By Ismail Shakil and Steve Scherer
OTTAWA (Reuters) -Canada unexpectedly shed jobs in May and the unemployment rate rose for the first time in nine months, data showed on Friday, a first sign of employment softness after the central bank hiked rates this week, in part because of the tight labour market.
The economy shed a net 17,300 jobs in May, entirely in full-time work, while the jobless rate inched up to 5.2%, Statistics Canada said.
Analysts surveyed by Reuters had forecast a net gain of 23,200 jobs and for the unemployment rate to edge up to 5.1% in May after staying at 5.0% since December.
A series of surprisingly strong economic data and stubbornly high inflation led the Bank of Canada to raise its overnight rate to a 22-year high of 4.75% on Wednesday.
After the jobs figures, money markets continued to price in another interest rate hike, potentially as soon as July, and many analysts forecast another increase in July as the bank struggles to bring down inflation that remained more than double its 2% target in April.
“Some cracks appeared within the Canadian labour market in May, but these may not yet be wide enough to convince the Bank of Canada that inflation is about to meaningfully cool off,” said Andrew Grantham, senior economist, CIBC Capital Markets.
The central bank had been on hold since January to assess the impact of previous hikes after raising borrowing costs eight times since March 2022 to 4.50% – the fastest tightening cycle in the bank’s history.

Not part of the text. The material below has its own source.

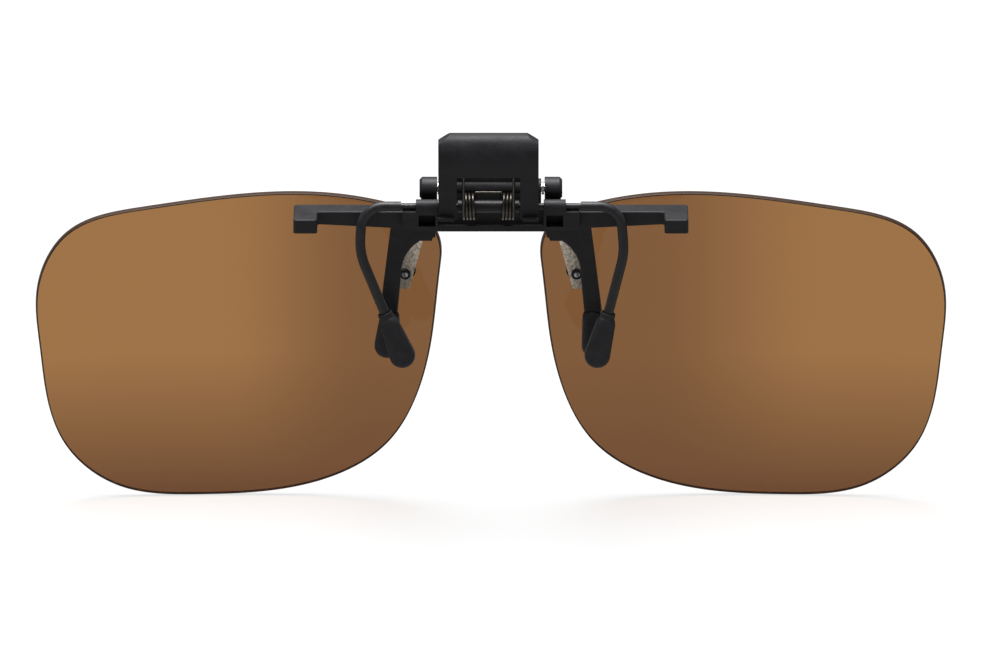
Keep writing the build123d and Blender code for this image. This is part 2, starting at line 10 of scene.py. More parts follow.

On Thursday, Bank of Canada Deputy Governor Paul Beaudry singled out unexpectedly strong household spending, a rebound in the housing market, a tight labor market and sticky core inflation as the main factors behind the latest move.
Beaudry said the next move would depend on economic data and declined to say whether the bank had a bias going into the July policy meeting.
“While this is an ugly set of jobs data, the labour force survey is notoriously volatile,” said Royce Mendes, head of macro strategy at Desjardins Group. “It would need to be corroborated with a host of additional information to change our view that the Bank of Canada will hike again in July.”
Reports on jobs, inflation and gross domestic product are due out ahead of the next policy announcement on July 12.
Employment for youth aged 15 to 24 dropped by 77,300 jobs in May, more than offsetting the nearly 63,000 gained in the core 25 to 54 age group. The net job losses capped an eight-month upward trend in employment gains.
The average hourly wage for permanent employees – a figure the Bank of Canada watches closely – rose 5.1% from May 2022, a notch lower than April’s 5.2% year-over-year increase.
Employment in the goods sector increased by a net 22,800 jobs, led by manufacturing, while the services sector lost a net 40,100 jobs, largely in business, building and other support services.
The Canadian dollar was little changed at 1.3350 to the greenback, or 74.91 U.S. cents, pulling back from an earlier one-month high at 1.3317.